Sumac is the Levantine culinary tradition's primary souring agent and as such plays the same structural role as lime in SE Asian cooking, tamarind in Indian cooking, and lemon in Mediterranean cooking. As Segnit would note, the malic acid in sumac is the same acid that gives apples their characteristic tartness — which explains why sumac and stone fruit are natural companions in Palestinian cooking (the acid registers are related), while sumac and fatty lamb is a pairing of contrast: the tannins from the sumac berries cut the fat perception while the malic acid brightens the meat's savoury depth.

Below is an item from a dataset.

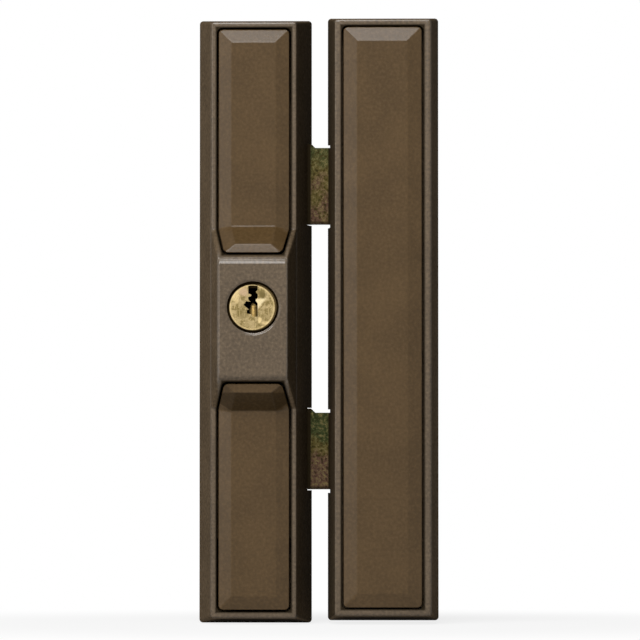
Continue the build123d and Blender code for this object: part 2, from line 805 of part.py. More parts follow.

**Reading quality:** - Colour: deep burgundy-red to dark purple. Faded, brownish sumac has lost its malic acid content and will taste flat and mildly astringent without sourness. - Smell: fruity, slightly tart, slightly wine-adjacent. The smell should cause a slight salivation response. - Texture: coarse ground is correct — not fine powder. The coarser texture preserves more volatile aromatic compounds. **Applications:** - Sprinkled over musakhan (the Palestinian sumac-onion-chicken preparation): the most important single application — sumac is used in quantities that seem excessive but produce a complex, fruity-sour base that cannot be replicated otherwise - Combined with olive oil as a marinade: the malic acid gently denatures the surface proteins of the marinating protein - Sprinkled over hummus, fattoush, and labneh: as a visual and aromatic finishing element - In za'atar blend: see Z-01 **Sumac-soaked onions (for musakhan):** The technique of combining finely sliced onion with sumac and salt — the sumac's acid draws moisture from the onion while the onion's own sugars begin to interact with the malic acid, producing a complex, softened, slightly pickled onion preparation before any heat is applied. Sensory tests: **The water test:** Stir a teaspoon of sumac into a small amount of water. The water should turn a deep burgundy-pink immediately and should taste noticeably sour with a fruity quality. If the water remains pale or tastes only slightly sour, the sumac is old. **On food:** When sprinkled on labneh or flatbread with olive oil, the sumac's colour should bleed slightly into the surrounding oil within a few minutes — the water-soluble anthocyanins releasing into the moisture at the surface.